First, because of the restriction on cross-regional outside activities during the survey time, probability sampling was not available. Nonprobability sampling may have inherent limitations in accurately representing the entire population. Therefore, the authors adopted a population-based stratification and quota sampling method to improve the overall representation. Second, although we used the snowball sampling method to recruit hard-to-find samples, due to strict isolation, some sample sizes might be small (e.g., cured and confirmed patients), which could limit the representation of these groups. Third, due to cultural restriction and epidemic concerns, whether people had loved ones who contracted or died from COVID-19 were not asked in this study.

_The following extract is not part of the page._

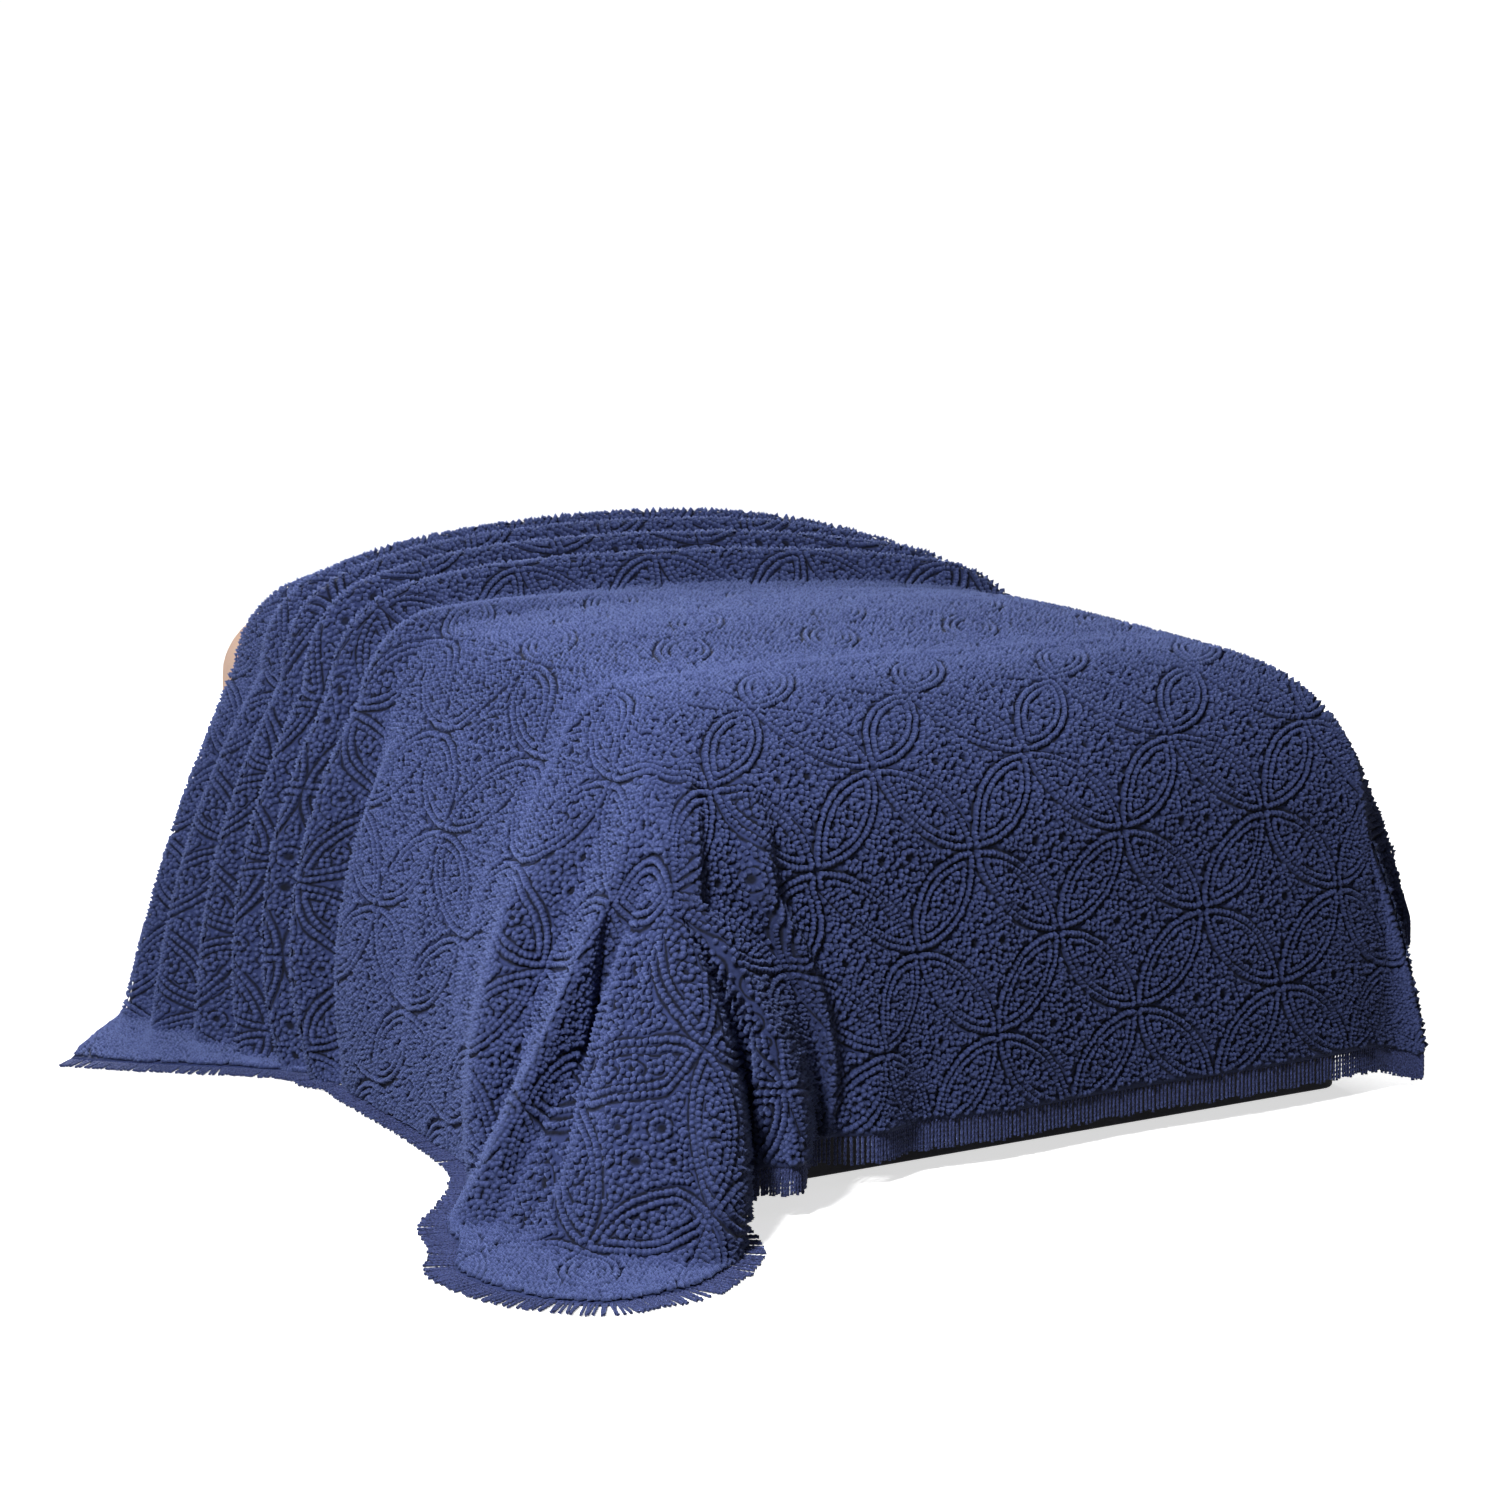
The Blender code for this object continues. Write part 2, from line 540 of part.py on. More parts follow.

The bereavement of COVID-19 could be a significant contributor to pandemic stress and psychological symptoms, which might confound the findings of the present study. We analyzed the rates of COVID-19 diagnosis/deaths in different regions of China and did not find statistically significant difference, indicating possibly limited influence on this study. However, this factor deserves further exploration when available. Finally, selection bias was inevitable because of the hybrid nonrandom resampling and dropout cases. A study with random sampling should be carried out when possible. Additionally, a follow-up study can better analyze the changes in the prevalence and severity of psychological symptoms, which might be a further direction for this topic.

Conclusions

This study suggested that 18.3 14.9, and 17.9% of the participants had anxiety, depression, and insomnia symptoms, respectively, and 2.2–2.7% had severe problems. Engaging in outside activity once in ≥ 30 days (OR = 2.719, OR = 2.074, OR = 2.225) and age 50–64 years (OR = 2.431, OR = 1.936, OR = 2.036) were common risk factors for anxiety, depression and insomnia symptoms. Living in Hubei Province (OR = 1.304, OR = 1.242) was a common risk factor for anxiety and insomnia symptoms. Working as frontline medical staff (OR = 2.150) was another risk factor for anxiety symptoms. These high-risk populations should receive timely assistance in psychological health. The health education rate reached 98.9%, and 45.0% of the participants had received targeted education. However, the psychological intervention rate was only 16.2%, and 2.5% of the participants received target interventions, which is not sufficient. Efforts should be made to strengthen interventions for populations with a high risk of psychological and sleep symptoms.